You do not need both, unless you actually have two separated trees:

portsnap fetch update
poudriere ports -u -p portstree


poudriere ports -u does just update the ports tree.

EDIT: it is not a good idea to update the packages in an unattended fashion.

If something fail during the build, pkg could later remove everything what does depend on it (the failed port). You can end up without half of your previous installed packages or even more.

EDIT_2: you do not need to run freebsd-update very often. One time per week is enough.
 
You do not need both, unless you actually have two separated trees:

portsnap fetch update
poudriere ports -u -p portstree


poudriere ports -u does just update the ports tree.

EDIT: it is not a good idea to update the packages in an unattended fashion.

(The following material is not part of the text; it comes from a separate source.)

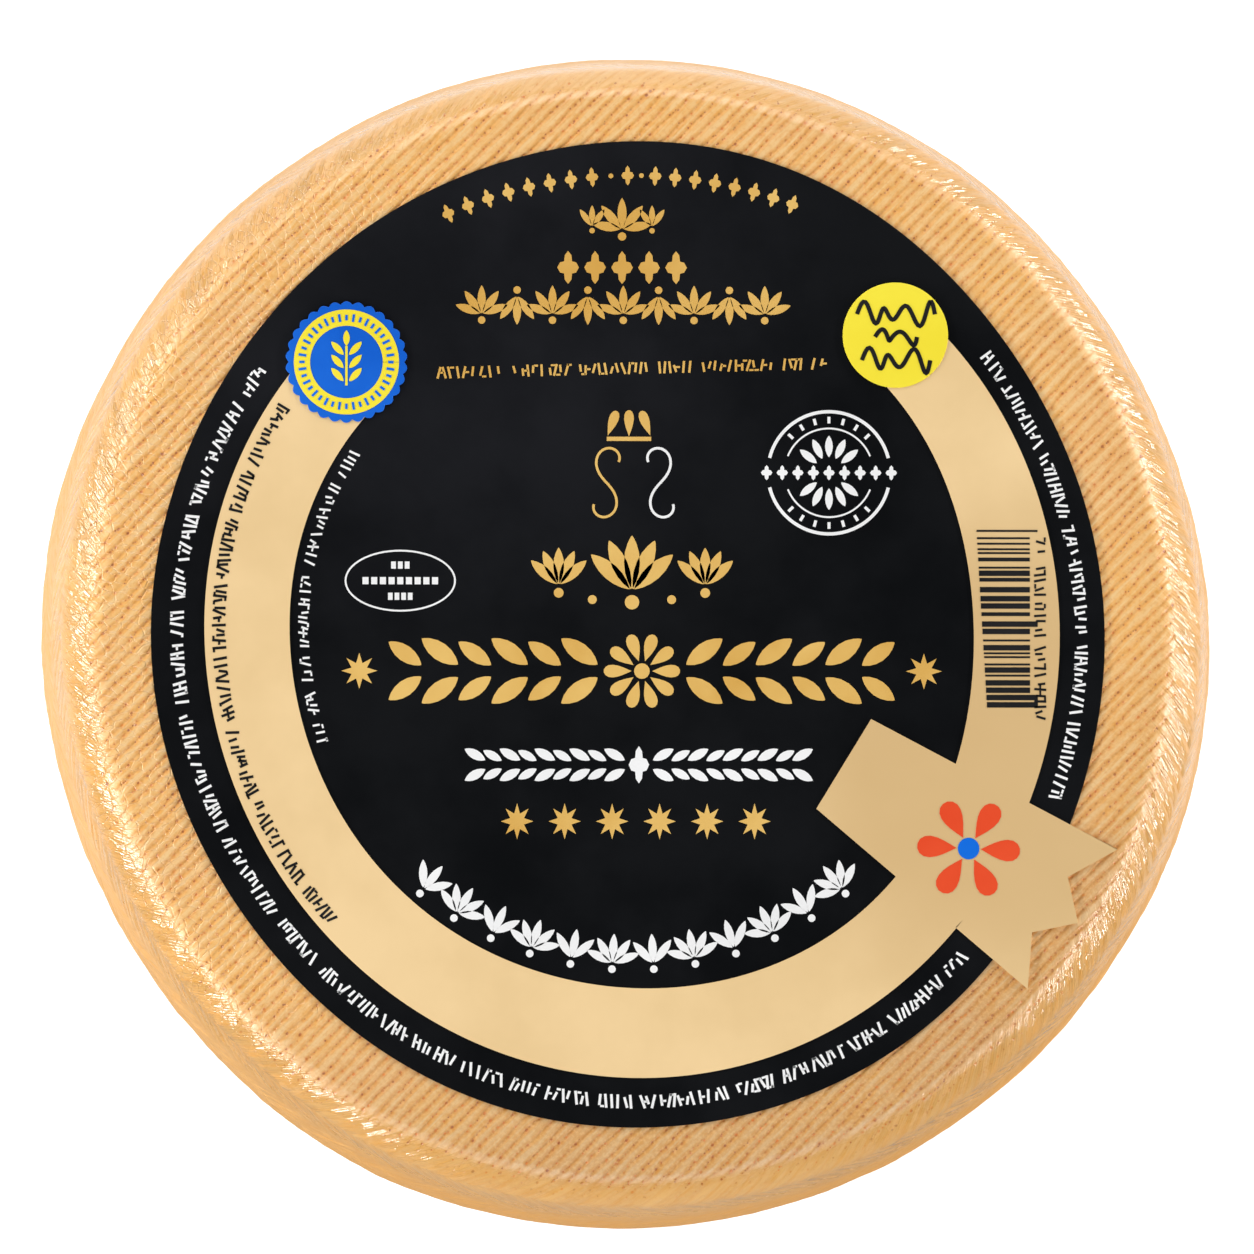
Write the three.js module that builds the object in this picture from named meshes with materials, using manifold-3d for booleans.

If something fail during the build, pkg could later remove everything what does depend on it (the failed port). You can end up without half of your previous installed packages or even more.

Guess taking a snapshot before might be a better idea, then :D

I'd definitely want to have all this run in the background... another thing would be options... hmm... I'll let you know what I come up with...

Also, I don't know if you saw but when you update the tree, and some ports have been updated, does it rebuild everything immediately, or does it just delete the package files?
 
I actually use svn (manually) to handle the ports tree for some reasons. But as far I remember poudriere ports -u will not touch in the packages, you need to issue poudriere bulk for that.